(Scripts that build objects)
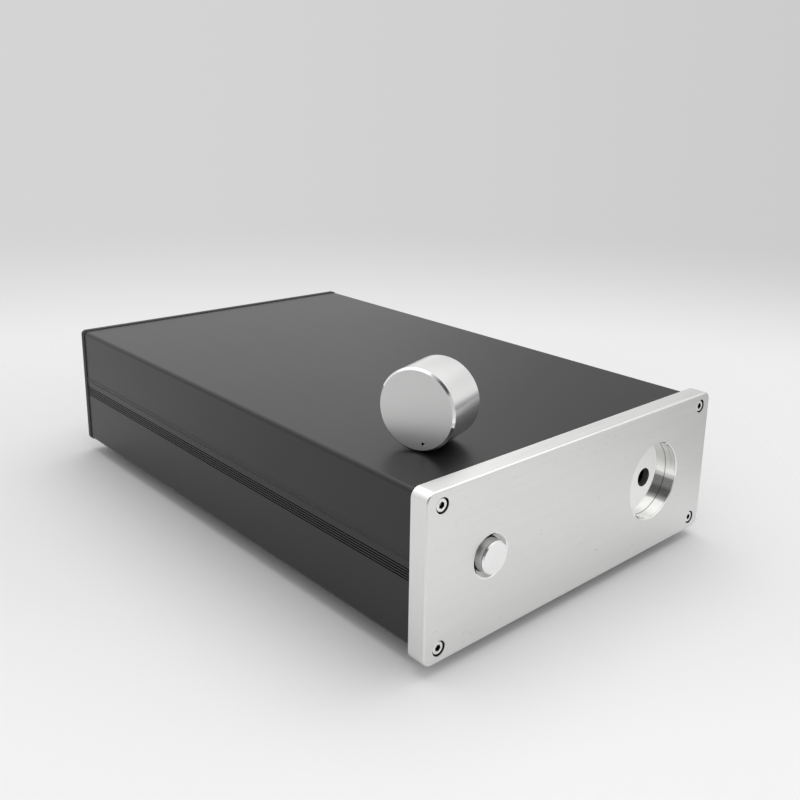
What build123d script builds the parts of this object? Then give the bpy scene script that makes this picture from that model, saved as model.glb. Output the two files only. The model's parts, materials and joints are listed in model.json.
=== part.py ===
from build123d import *
import os
from math import cos, isclose, radians, sin

# Amplifier chassis: a thick milled front panel on a two-part extruded case.
# Millimetres. X runs along the front, Y from the front to the rear, Z up.
# The origin is on the table, under the middle of the overall length and width.

os.makedirs("parts", exist_ok=True)

# Case
shell_length = 285.0
shell_width = 178.5
shell_height = 65.0
plate_wall = 2.4
side_wall = 3.0
shell_edge_radius = 2.0
shell_inner_radius = 1.0
rear_panel_thickness = 3.0
rear_panel_past_case = 0.5
rear_edge_break = 0.2

# Seam between the two half shells, with grooves below it and two beads above it
seam_below_top = 32.7
seam_gap = 0.5
tongue_height = 4.0
tongue_thickness = 1.2
tongue_clearance = 0.2
groove_count = 4
groove_pitch = 1.13
groove_width = 0.55
groove_depth = 0.6
bead_count = 2
bead_pitch = 1.8
bead_rise = 3.4
bead_width = 1.1
bead_height = 0.35

# Screw ports in the corners of the shells
port_from_side = 4.25
port_from_lid = 3.5
port_radius = 2.9
port_slot_width = 1.4

# Card slots along the side walls
card_slot_height = 9.0
card_slot_gap = 2.0
card_rib_thickness = 1.4
card_rib_depth = 3.0

# Front panel
panel_past_sides = 3.25
panel_past_lid = 2.5
panel_thickness = 9.0
panel_corner_radius = 4.0
panel_front_rounding = 0.8
panel_back_break = 0.2

# Knob recess and shaft hole
recess_from_right = 42.0
recess_radius = 18.0
recess_depth = 5.8
recess_rim_break = 0.4
recess_step_radius = 18.3
recess_step_depth = 2.9
shaft_hole_radius = 4.5

# Push button
button_from_left = 34.0
button_radius = 7.0
button_hole_radius = 7.3
button_hole_countersink = 2.0
button_stand_out = 2.5
button_travel = 2.5
button_head_length = 8.0
button_edge_break = 0.6
button_hub_radius = 4.0
button_hub_length = 5.0

# Metric screws, 3 mm
thread_radius = 1.45
thread_clearance = 0.05
clearance_hole_radius = 1.7
cap_head_radius = 2.75
cap_head_height = 3.0
cap_head_break = 0.3
cap_socket_across = 2.5
cap_socket_depth = 1.5
head_sunk = 0.4
counterbore_radius = 3.2
front_screw_length = 14.0
rear_screw_length = 10.0
dome_head_radius = 2.7
dome_head_height = 1.7
dome_head_rounding = 1.1
dome_socket_across = 2.0
dome_socket_depth = 1.1
pan_head_radius = 2.7
pan_head_height = 1.8
pan_head_break = 0.5
pan_slot_width = 0.8
pan_slot_depth = 0.9
short_screw_length = 6.0
switch_screw_length = 4.0
nut_across = 5.5
nut_thickness = 2.4

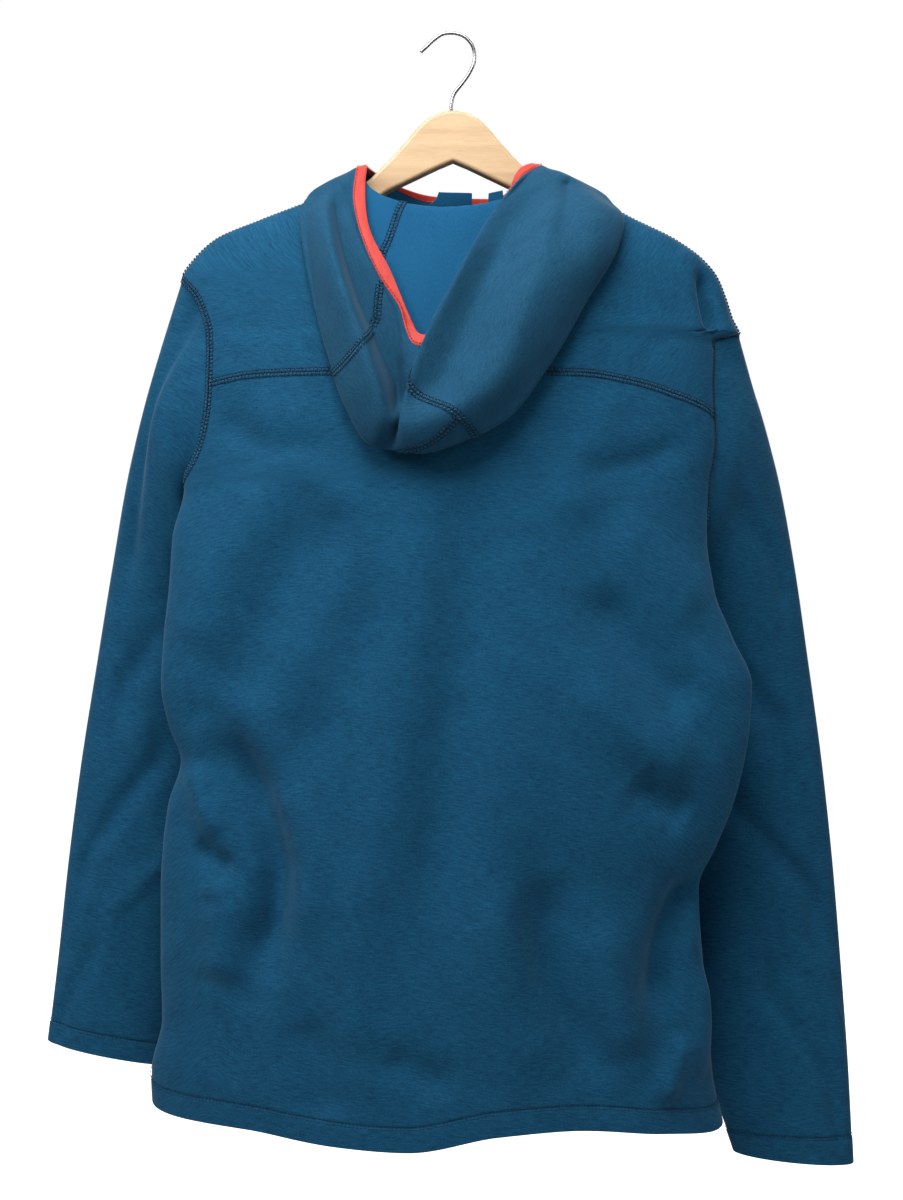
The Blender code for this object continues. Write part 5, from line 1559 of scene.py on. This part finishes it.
outline = arm(1) + [(0, WOOD_UNDER_PEAK)] + arm(-1)[:0:-1]
curve = bpy.data.curves.new("hanger_wood", "CURVE")
curve.dimensions = "2D"
curve.fill_mode = "BOTH"
curve.extrude = (WOOD_THICK / 2 - WOOD_ROUND) * MM
curve.bevel_depth = WOOD_ROUND * MM
curve.bevel_resolution = 4
curve.offset = -WOOD_ROUND * MM
line = curve.splines.new("POLY")
line.points.add(len(outline) - 1)
for point, (x, z) in zip(line.points, outline):
    point.co = (x * MM, z * MM, 0, 1)
line.use_cyclic_u = True
wood_shape = bpy.data.objects.new("wood_shape", curve)
scene.collection.objects.link(wood_shape)
wood_shape.rotation_euler = (math.radians(90), 0, 0)
bpy.context.view_layer.update()
depsgraph = bpy.context.evaluated_depsgraph_get()
wood_mesh = bpy.data.meshes.new_from_object(wood_shape.evaluated_get(depsgraph))
wood_mesh.transform(wood_shape.matrix_world)
bpy.data.objects.remove(wood_shape)
wood_mesh.materials.clear()
wood_mesh.materials.append(beech())
wood_mesh.shade_smooth()
wood_mesh.set_sharp_from_angle(angle=math.radians(35))
wood = bpy.data.objects.new("wooden_arms", wood_mesh)
scene.collection.objects.link(wood)
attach(wood, JACKET)
stand_for(wood, "hanger_wood")


def tube(name, points, radius, sides, finish):
    """A round wire along a line of points, with rounded ends."""
    points = np.asarray(points, dtype=float)
    ahead = unit(np.gradient(points, axis=0))
    side = np.tile(np.array([0.0, 1.0, 0.0]), (len(points), 1))
    up = unit(np.cross(ahead, side))
    share = np.ones(len(points))
    share[[0, -1]] = 0.02
    turn = np.linspace(0, 2 * math.pi, sides, endpoint=False)
    ring = np.cos(turn)[None, :, None] * side[:, None] + np.sin(turn)[None, :, None] * up[:, None]
    grid = points[:, None] + ring * (radius * share)[:, None, None]
    i, j = np.meshgrid(np.arange(len(points) - 1) * sides, np.arange(sides), indexing="ij")
    k = (j + 1) % sides
    faces = np.stack([i + j, i + k, i + sides + k, i + sides + j], axis=-1).reshape(-1, 4)
    return add_mesh(name, grid.reshape(-1, 3) * MM, [faces], (finish,))


def polished_steel():
    made = new_material("polished_wire", 0.24, Metallic=1.0)
    return speckled(*made, (0.20, 0.20, 0.21), (0.36, 0.36, 0.37), 600.0, 2.0, 0.3, 0.7)


hook_foot = WOOD_TOP[0][1] + SEAM_GAP
route = through(np.array(HOOK_ROUTE, dtype=float), np.linspace(0, len(HOOK_ROUTE) - 1, 160))
route[0, 1] = hook_foot
route = route[route[:, 1] > hook_foot - 0.01]
route = np.stack([route[:, 0], 0 * route[:, 0], route[:, 1]], axis=1)
hook = tube("wire_hook", route, WIRE_RADIUS, 20, polished_steel())
stand_for(hook, "hanger_hook")

# ---------------------------------------------------------------- floor and light
# A plain pale floor below the jacket, in soft light from above and from both sides.


def paint(name, colour, glow):
    """Plain matt paint, lifted towards white where the camera sees it, as a lit studio floor is."""
    made, tree, shader = new_material(name, 0.9, Specular_IOR_Level=0.1)
    shader.inputs["Base Color"].default_value = (*colour, 1)
    seen = wire(tree, "LightPath").outputs["Is Camera Ray"]
    lift = wire(tree, "Math", operation="MULTIPLY", i0=seen, i1=glow)
    shader.inputs["Emission Color"].default_value = (1, 1, 1, 1)
    tree.links.new(lift.outputs[0], shader.inputs["Emission Strength"])
    return made


FLOOR_Z = -1.35  # metres, well below the jacket's hem
FLOOR_HALF = 14  # metres from its middle to its sides
corners = [(x * FLOOR_HALF, y * FLOOR_HALF, 0) for x, y in ((-1, -1), (1, -1), (1, 1), (-1, 1))]
floor = bpy.data.objects.new("floor", bpy.data.meshes.new("floor"))
floor.data.from_pydata(corners, [], [(0, 1, 2, 3)])
floor.data.materials.append(paint("floor_paint", (0.5, 0.5, 0.5), 1.0))
floor.location.z = FLOOR_Z
scene.collection.objects.link(floor)


def soft_light(name, place, aim, size, power):
    lamp = bpy.data.lights.new(name, "AREA")
    lamp.shape = "RECTANGLE"
    lamp.size, lamp.size_y = size
    lamp.energy = power
    thing = bpy.data.objects.new(name, lamp)
    thing.location = place
    thing.rotation_euler = (Vector(aim) - Vector(place)).to_track_quat("-Z", "Y").to_euler()
    scene.collection.objects.link(thing)


soft_light("ceiling_light", (-0.20, -0.78, 0.66), (0, 0, -0.38), (1.0, 0.7), 27)
soft_light("window_light", (-2.3, -1.5, 1.1), (0, 0, -0.5), (0.9, 0.9), 56)
soft_light("room_light", (1.9, -1.3, 0.5), (0.2, 0, -0.5), (1.0, 1.0), 14)
soft_light("top_light", (0.0, 0.5, 1.9), (0, 0, -0.4), (1.8, 1.8), 12)
soft_light("front_light", (0.5, 2.2, 0.8), (0, 0, -0.5), (1.6, 1.6), 44)

world = bpy.data.worlds.new("studio")
scene.world = world
world.use_nodes = True
studio = world.node_tree
sky = studio.nodes["Background"]
seen = wire(studio, "LightPath").outputs["Is Camera Ray"]
strength = wire(studio, "MapRange", Value=seen, To_Min=0.15, To_Max=1.0)
sky.inputs["Color"].default_value = (1, 1, 1, 1)
studio.links.new(strength.outputs[0], sky.inputs["Strength"])
scene.view_settings.view_transform = "Standard"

# [AIM]
The first line of the records and every line down to the line with "bead_height = 0.35" must be quoted exactly; leave out all else.

# [FULL OUTPUT]
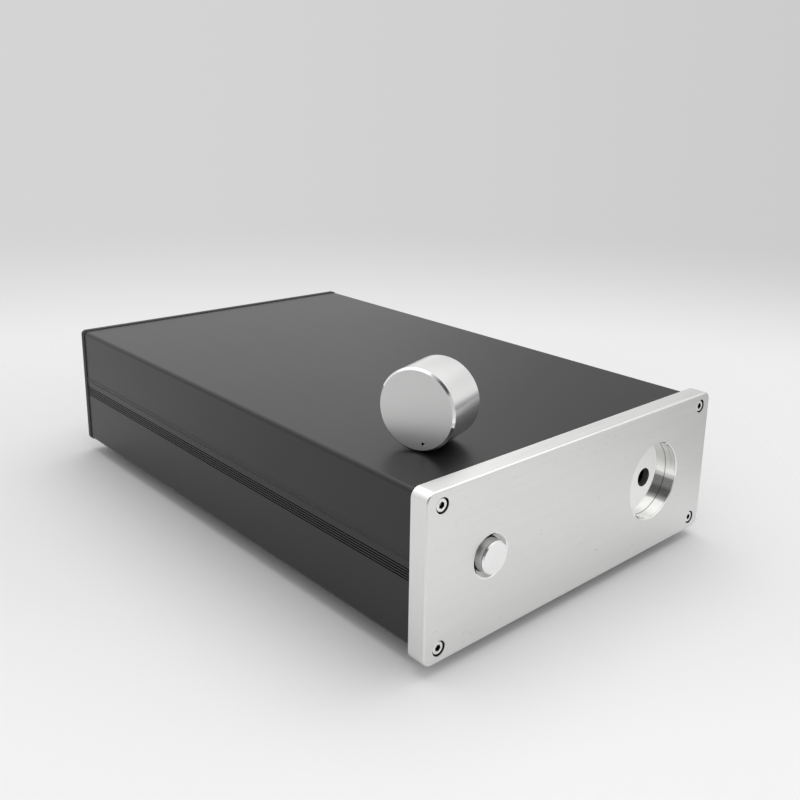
What build123d script builds the parts of this object? Then give the bpy scene script that makes this picture from that model, saved as model.glb. Output the two files only. The model's parts, materials and joints are listed in model.json.
=== part.py ===
from build123d import *
import os
from math import cos, isclose, radians, sin

# Amplifier chassis: a thick milled front panel on a two-part extruded case.
# Millimetres. X runs along the front, Y from the front to the rear, Z up.
# The origin is on the table, under the middle of the overall length and width.

os.makedirs("parts", exist_ok=True)

# Case
shell_length = 285.0
shell_width = 178.5
shell_height = 65.0
plate_wall = 2.4
side_wall = 3.0
shell_edge_radius = 2.0
shell_inner_radius = 1.0
rear_panel_thickness = 3.0
rear_panel_past_case = 0.5
rear_edge_break = 0.2

# Seam between the two half shells, with grooves below it and two beads above it
seam_below_top = 32.7
seam_gap = 0.5
tongue_height = 4.0
tongue_thickness = 1.2
tongue_clearance = 0.2
groove_count = 4
groove_pitch = 1.13
groove_width = 0.55
groove_depth = 0.6
bead_count = 2
bead_pitch = 1.8
bead_rise = 3.4
bead_width = 1.1
bead_height = 0.35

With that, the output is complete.